What is expected: Repeat the listing in full, exactly as it stands.

Provided entries:
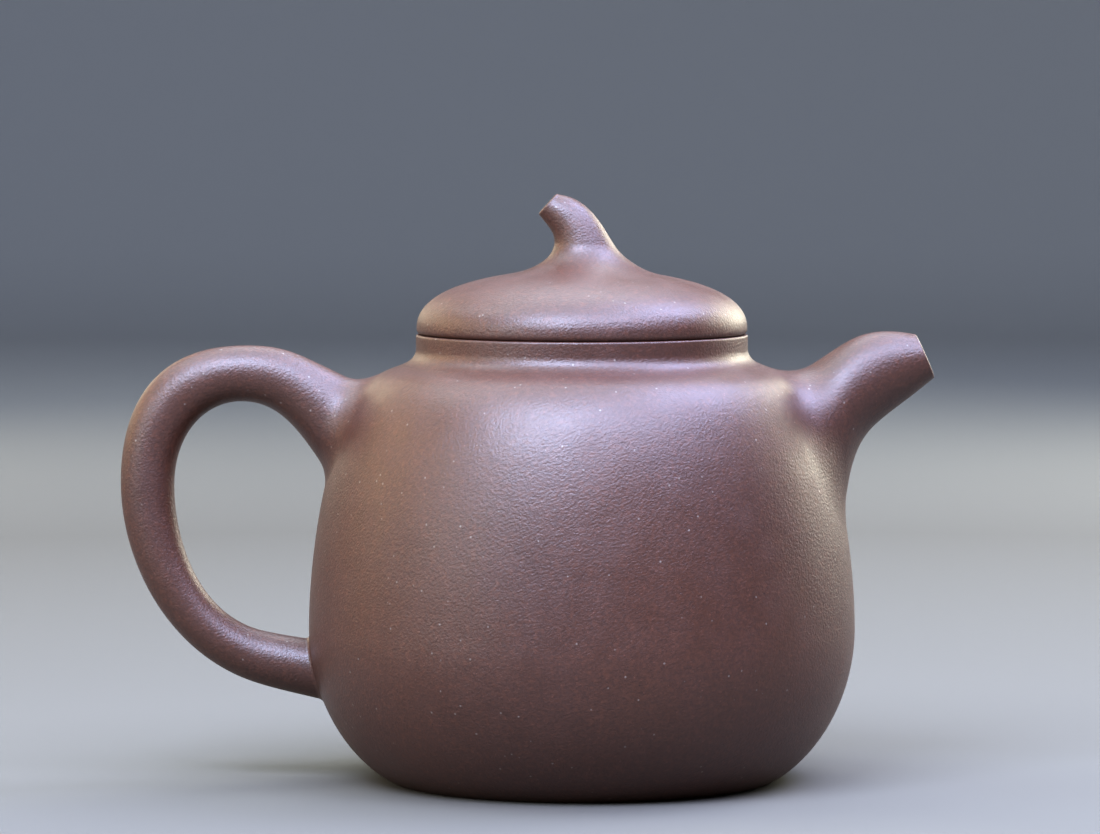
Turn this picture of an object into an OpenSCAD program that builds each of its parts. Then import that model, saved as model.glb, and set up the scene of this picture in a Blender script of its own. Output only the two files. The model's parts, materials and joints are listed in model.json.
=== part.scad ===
// Side-handled clay teapot of about 300 ml: a low-bellied pot built from a paddled wall strip,
// a base disc and a shoulder disc, with a luted neck, spout, ball strainer and handle, and a
// lift-off lid built from a domed disc, a seat ring, a flange and a crooked stem knob.
// Origin: on the pot's axis in the plane of the table. +Z up, spout towards +X, handle towards -X.

/* [Pot body] */
// Diameter at the belly
belly_d = 91; // [88:0.5:94]
// Height of the belly above the table
belly_z = 25.5; // [24:0.5:27]
// Diameter of the resting face under the pot
foot_d = 63.4; // [60:0.2:66]
// Height at which the shoulder turns up into the neck
shoulder_z = 67.8; // [67.4:0.1:68.2]
// Diameter at that turn
shoulder_d = 67; // [65.5:0.5:68]
// Thickness of the clay wall
wall = 3; // [2.6:0.1:3.2]
// Diameter of the base disc inside the foot of the wall
base_d = 59; // [56:0.5:59.4]
// How far the middle of the base is pressed in
base_press = 1.4; // [0.6:0.1:1.8]

/* [Neck and mouth] */
// Outer diameter of the neck
neck_d = 55.2; // [54.6:0.1:56]
// Height of the rim, where the lid sits
rim_z = 74.4; // [74:0.1:75]
// Inner diameter of the mouth
mouth_d = 47.6; // [46:0.1:48]
// Radius that softens the rim, outside and inside
rim_edge_r = 0.4; // [0.3:0.1:0.7]

/* [Lid] */
// Outer diameter of the lid
lid_d = 55; // [54.6:0.1:56]
// Radius that softens the lid's lower edge
lid_edge_r = 0.9; // [0.4:0.1:1]
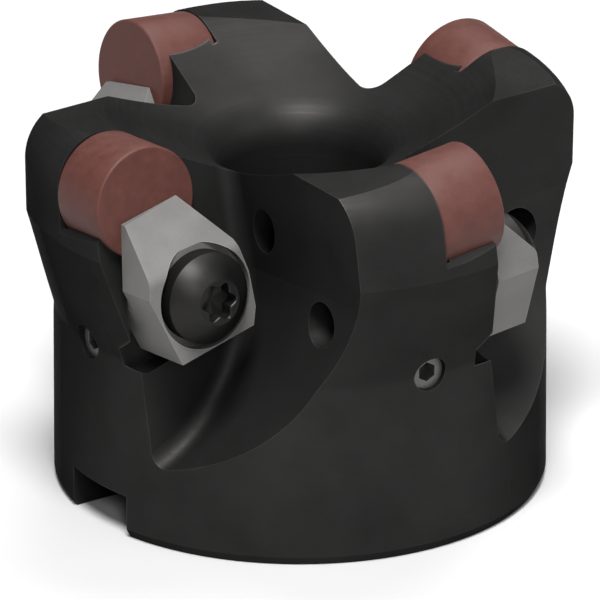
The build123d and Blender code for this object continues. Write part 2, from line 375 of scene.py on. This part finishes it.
def arc(start, end, radius, steps):
    """Points (z, r) along a convex arc from one (z, r) to another, ends included."""
    (z0, r0), (z1, r1) = start, end
    halfway = Vector(((z0 + z1) / 2, (r0 + r1) / 2))
    along = Vector((z1 - z0, r1 - r0))
    side = Vector((along.y, -along.x)).normalized()
    depth = math.sqrt(radius ** 2 - (along.length / 2) ** 2)
    centre = min(halfway - side * depth, halfway + side * depth, key=lambda point: point.y)
    first = math.atan2(r0 - centre.y, z0 - centre.x)
    last = math.atan2(r1 - centre.y, z1 - centre.x)
    angles = [first + (last - first) * step / steps for step in range(steps + 1)]
    return [(centre.x + radius * math.cos(a), centre.y + radius * math.sin(a))
            for a in angles]


def six_lobes(grow):
    """Radius of the six-lobe recess as a function of the angle, grown by a margin."""
    return lambda angle: RECESS_R + grow + LOBE_DEPTH * math.cos(6 * angle)


def thread_radius(z):
    """Radius of the right-hand thread at height z, as a function of the angle."""
    def at(angle):
        phase = (z / THREAD_PITCH - angle / TURN) % 1.0
        return THREAD_ROOT_R + (THREAD_CREST_R - THREAD_ROOT_R) * abs(2 * phase - 1)
    return at


def make_clamp_screw(number):
    """Button-head screw: recess, dome, rim, chamfer under the head, groove and thread."""
    recess = [(RECESS_POINT_Z, 0.0)] + [(z, six_lobes(grow)) for z, grow in RECESS_LOOPS]
    flat = [(HEAD_TOP, HEAD_FLAT_R - FLAT_LOOP)]
    dome = arc((HEAD_TOP, HEAD_FLAT_R), (RIM_Z, HEAD_R), DOME_R, DOME_STEPS)
    under = [(SEAT_Z + SEAT_CHAMFER, HEAD_R), (SEAT_Z, HEAD_R - SEAT_CHAMFER),
             (SEAT_Z, SHANK_R)]
    groove = [(GROOVE_HIGH, SHANK_R), (GROOVE_HIGH, GROOVE_R), (GROOVE_LOW, GROOVE_R),
              (GROOVE_LOW, SHANK_R), (COLLAR_LOW, GROOVE_R)]
    heights = [THREAD_HIGH - THREAD_LENGTH * step / THREAD_SLICES
               for step in range(THREAD_SLICES + 1)]
    thread = [(z, thread_radius(z)) for z in heights]
    tip = [(TIP_Z + TIP_CHAMFER, TIP_R + TIP_CHAMFER), (TIP_Z, TIP_R), (TIP_Z, 0.0)]
    rings = recess + flat + dome + under + groove + thread + tip
    made = turned(f"button_screw_{number}", rings[::-1],
                  joint_place(f"clamp_screw_{number}_turn"), screw_finish, SCREW_SEGMENTS)
    stand_for(made, f"clamp_screw_{number}")


for tooth in TEETH:
    make_insert(tooth)
    make_clamp_screw(tooth)


# ---- CAD nodes that keep their shapes -------------------------------------------------
def finish_node(name, finish):
    """Give a CAD node its material."""
    node = frame["nodes"][name]
    node.data.materials.clear()
    node.data.materials.append(finish)


finish_node("cutter_body", body_finish)
for tooth in TEETH:
    finish_node(f"clamp_{tooth}", clamp_finish)
    finish_node(f"retaining_ring_{tooth}", ring_finish)
    finish_node(f"balance_screw_{tooth}", set_screw_finish)


# ---- Floor, light and camera ----------------------------------------------------------
def make_floor():
    mesh = bpy.data.meshes.new("floor")
    corners = [(x * FLOOR_HALF, y * FLOOR_HALF, 0)
               for x, y in ((-1, -1), (1, -1), (1, 1), (-1, 1))]
    mesh.from_pydata(corners, [], [(0, 1, 2, 3)])
    mesh.materials.append(paper_floor())
    floor = bpy.data.objects.new("floor", mesh)
    bpy.context.scene.collection.objects.link(floor)


def direction(azimuth, elevation):
    """Unit vector towards a viewer. Azimuth 0 is at -Y, and 90 is at +X."""
    a, e = math.radians(azimuth), math.radians(elevation)
    return Vector((math.sin(a) * math.cos(e), -math.cos(a) * math.cos(e), math.sin(e)))


def aim(thing, azimuth, elevation, distance):
    """Put a lamp or the camera at a distance from the middle, looking at it."""
    back = direction(azimuth, elevation)
    thing.rotation_mode = "QUATERNION"
    thing.location = middle + back * distance
    thing.rotation_quaternion = (-back).to_track_quat("-Z", "Y")
    bpy.context.scene.collection.objects.link(thing)


def make_lamp(name, azimuth, elevation, distance, size, power):
    lamp = bpy.data.lights.new(name, "AREA")
    lamp.shape = "DISK"
    lamp.size = size
    lamp.energy = power
    aim(bpy.data.objects.new(name, lamp), VIEW_AZIMUTH + azimuth, elevation, distance)


def make_sky():
    world = bpy.data.worlds.new("studio")
    world.use_nodes = True
    sky = world.node_tree.nodes["Background"]
    sky.inputs["Color"].default_value = colour(0.95, 0.96, 1.0)
    sky.inputs["Strength"].default_value = SKY_STRENGTH
    bpy.context.scene.world = world
    bpy.context.scene.view_settings.view_transform = "Standard"


def make_camera():
    """A very long lens, since the photograph shows hardly any perspective."""
    distance = FRAME_WIDTH / SENSOR * LENS
    optics = bpy.data.cameras.new("camera")
    optics.sensor_width = SENSOR
    optics.lens = LENS
    optics.clip_start = distance * CLIP_NEAR
    optics.clip_end = distance * CLIP_FAR
    camera = bpy.data.objects.new("camera", optics)
    aim(camera, VIEW_AZIMUTH, VIEW_ELEVATION, distance)
    bpy.context.scene.camera = camera


make_floor()
for lamp_facts in LAMPS:
    make_lamp(*lamp_facts)
make_sky()
make_camera()
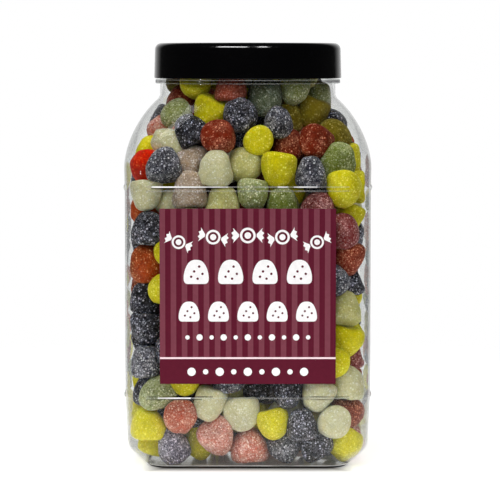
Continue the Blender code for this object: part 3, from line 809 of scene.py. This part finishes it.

The reply:
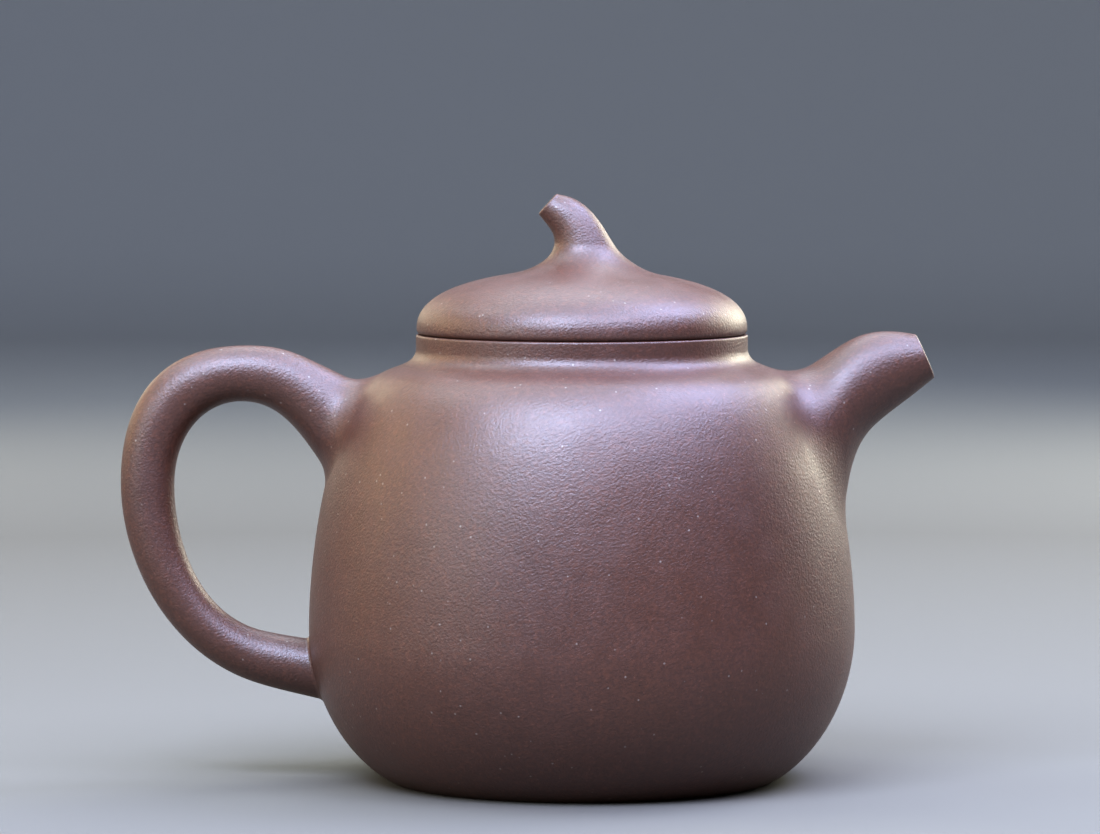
Turn this picture of an object into an OpenSCAD program that builds each of its parts. Then import that model, saved as model.glb, and set up the scene of this picture in a Blender script of its own. Output only the two files. The model's parts, materials and joints are listed in model.json.
=== part.scad ===
// Side-handled clay teapot of about 300 ml: a low-bellied pot built from a paddled wall strip,
// a base disc and a shoulder disc, with a luted neck, spout, ball strainer and handle, and a
// lift-off lid built from a domed disc, a seat ring, a flange and a crooked stem knob.
// Origin: on the pot's axis in the plane of the table. +Z up, spout towards +X, handle towards -X.

/* [Pot body] */
// Diameter at the belly
belly_d = 91; // [88:0.5:94]
// Height of the belly above the table
belly_z = 25.5; // [24:0.5:27]
// Diameter of the resting face under the pot
foot_d = 63.4; // [60:0.2:66]
// Height at which the shoulder turns up into the neck
shoulder_z = 67.8; // [67.4:0.1:68.2]
// Diameter at that turn
shoulder_d = 67; // [65.5:0.5:68]
// Thickness of the clay wall
wall = 3; // [2.6:0.1:3.2]
// Diameter of the base disc inside the foot of the wall
base_d = 59; // [56:0.5:59.4]
// How far the middle of the base is pressed in
base_press = 1.4; // [0.6:0.1:1.8]

/* [Neck and mouth] */
// Outer diameter of the neck
neck_d = 55.2; // [54.6:0.1:56]
// Height of the rim, where the lid sits
rim_z = 74.4; // [74:0.1:75]
// Inner diameter of the mouth
mouth_d = 47.6; // [46:0.1:48]
// Radius that softens the rim, outside and inside
rim_edge_r = 0.4; // [0.3:0.1:0.7]

/* [Lid] */
// Outer diameter of the lid
lid_d = 55; // [54.6:0.1:56]
// Radius that softens the lid's lower edge
lid_edge_r = 0.9; // [0.4:0.1:1]
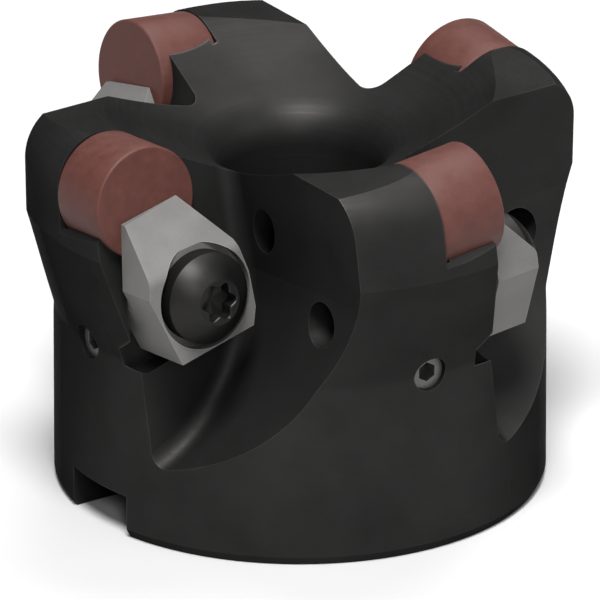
The build123d and Blender code for this object continues. Write part 2, from line 375 of scene.py on. This part finishes it.
def arc(start, end, radius, steps):
    """Points (z, r) along a convex arc from one (z, r) to another, ends included."""
    (z0, r0), (z1, r1) = start, end
    halfway = Vector(((z0 + z1) / 2, (r0 + r1) / 2))
    along = Vector((z1 - z0, r1 - r0))
    side = Vector((along.y, -along.x)).normalized()
    depth = math.sqrt(radius ** 2 - (along.length / 2) ** 2)
    centre = min(halfway - side * depth, halfway + side * depth, key=lambda point: point.y)
    first = math.atan2(r0 - centre.y, z0 - centre.x)
    last = math.atan2(r1 - centre.y, z1 - centre.x)
    angles = [first + (last - first) * step / steps for step in range(steps + 1)]
    return [(centre.x + radius * math.cos(a), centre.y + radius * math.sin(a))
            for a in angles]


def six_lobes(grow):
    """Radius of the six-lobe recess as a function of the angle, grown by a margin."""
    return lambda angle: RECESS_R + grow + LOBE_DEPTH * math.cos(6 * angle)


def thread_radius(z):
    """Radius of the right-hand thread at height z, as a function of the angle."""
    def at(angle):
        phase = (z / THREAD_PITCH - angle / TURN) % 1.0
        return THREAD_ROOT_R + (THREAD_CREST_R - THREAD_ROOT_R) * abs(2 * phase - 1)
    return at


def make_clamp_screw(number):
    """Button-head screw: recess, dome, rim, chamfer under the head, groove and thread."""
    recess = [(RECESS_POINT_Z, 0.0)] + [(z, six_lobes(grow)) for z, grow in RECESS_LOOPS]
    flat = [(HEAD_TOP, HEAD_FLAT_R - FLAT_LOOP)]
    dome = arc((HEAD_TOP, HEAD_FLAT_R), (RIM_Z, HEAD_R), DOME_R, DOME_STEPS)
    under = [(SEAT_Z + SEAT_CHAMFER, HEAD_R), (SEAT_Z, HEAD_R - SEAT_CHAMFER),
             (SEAT_Z, SHANK_R)]
    groove = [(GROOVE_HIGH, SHANK_R), (GROOVE_HIGH, GROOVE_R), (GROOVE_LOW, GROOVE_R),
              (GROOVE_LOW, SHANK_R), (COLLAR_LOW, GROOVE_R)]
    heights = [THREAD_HIGH - THREAD_LENGTH * step / THREAD_SLICES
               for step in range(THREAD_SLICES + 1)]
    thread = [(z, thread_radius(z)) for z in heights]
    tip = [(TIP_Z + TIP_CHAMFER, TIP_R + TIP_CHAMFER), (TIP_Z, TIP_R), (TIP_Z, 0.0)]
    rings = recess + flat + dome + under + groove + thread + tip
    made = turned(f"button_screw_{number}", rings[::-1],
                  joint_place(f"clamp_screw_{number}_turn"), screw_finish, SCREW_SEGMENTS)
    stand_for(made, f"clamp_screw_{number}")


for tooth in TEETH:
    make_insert(tooth)
    make_clamp_screw(tooth)


# ---- CAD nodes that keep their shapes -------------------------------------------------
def finish_node(name, finish):
    """Give a CAD node its material."""
    node = frame["nodes"][name]
    node.data.materials.clear()
    node.data.materials.append(finish)


finish_node("cutter_body", body_finish)
for tooth in TEETH:
    finish_node(f"clamp_{tooth}", clamp_finish)
    finish_node(f"retaining_ring_{tooth}", ring_finish)
    finish_node(f"balance_screw_{tooth}", set_screw_finish)


# ---- Floor, light and camera ----------------------------------------------------------
def make_floor():
    mesh = bpy.data.meshes.new("floor")
    corners = [(x * FLOOR_HALF, y * FLOOR_HALF, 0)
               for x, y in ((-1, -1), (1, -1), (1, 1), (-1, 1))]
    mesh.from_pydata(corners, [], [(0, 1, 2, 3)])
    mesh.materials.append(paper_floor())
    floor = bpy.data.objects.new("floor", mesh)
    bpy.context.scene.collection.objects.link(floor)


def direction(azimuth, elevation):
    """Unit vector towards a viewer. Azimuth 0 is at -Y, and 90 is at +X."""
    a, e = math.radians(azimuth), math.radians(elevation)
    return Vector((math.sin(a) * math.cos(e), -math.cos(a) * math.cos(e), math.sin(e)))


def aim(thing, azimuth, elevation, distance):
    """Put a lamp or the camera at a distance from the middle, looking at it."""
    back = direction(azimuth, elevation)
    thing.rotation_mode = "QUATERNION"
    thing.location = middle + back * distance
    thing.rotation_quaternion = (-back).to_track_quat("-Z", "Y")
    bpy.context.scene.collection.objects.link(thing)


def make_lamp(name, azimuth, elevation, distance, size, power):
    lamp = bpy.data.lights.new(name, "AREA")
    lamp.shape = "DISK"
    lamp.size = size
    lamp.energy = power
    aim(bpy.data.objects.new(name, lamp), VIEW_AZIMUTH + azimuth, elevation, distance)


def make_sky():
    world = bpy.data.worlds.new("studio")
    world.use_nodes = True
    sky = world.node_tree.nodes["Background"]
    sky.inputs["Color"].default_value = colour(0.95, 0.96, 1.0)
    sky.inputs["Strength"].default_value = SKY_STRENGTH
    bpy.context.scene.world = world
    bpy.context.scene.view_settings.view_transform = "Standard"


def make_camera():
    """A very long lens, since the photograph shows hardly any perspective."""
    distance = FRAME_WIDTH / SENSOR * LENS
    optics = bpy.data.cameras.new("camera")
    optics.sensor_width = SENSOR
    optics.lens = LENS
    optics.clip_start = distance * CLIP_NEAR
    optics.clip_end = distance * CLIP_FAR
    camera = bpy.data.objects.new("camera", optics)
    aim(camera, VIEW_AZIMUTH, VIEW_ELEVATION, distance)
    bpy.context.scene.camera = camera


make_floor()
for lamp_facts in LAMPS:
    make_lamp(*lamp_facts)
make_sky()
make_camera()
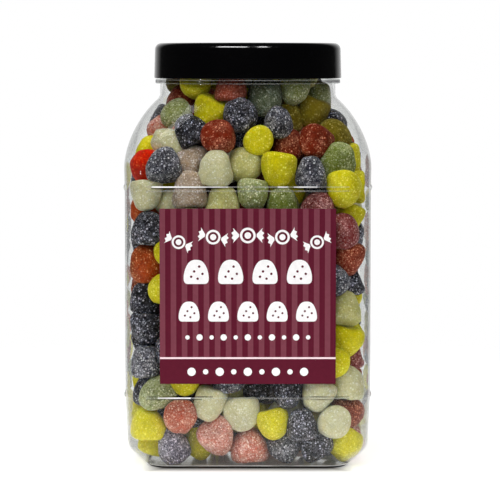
Continue the Blender code for this object: part 3, from line 809 of scene.py. This part finishes it.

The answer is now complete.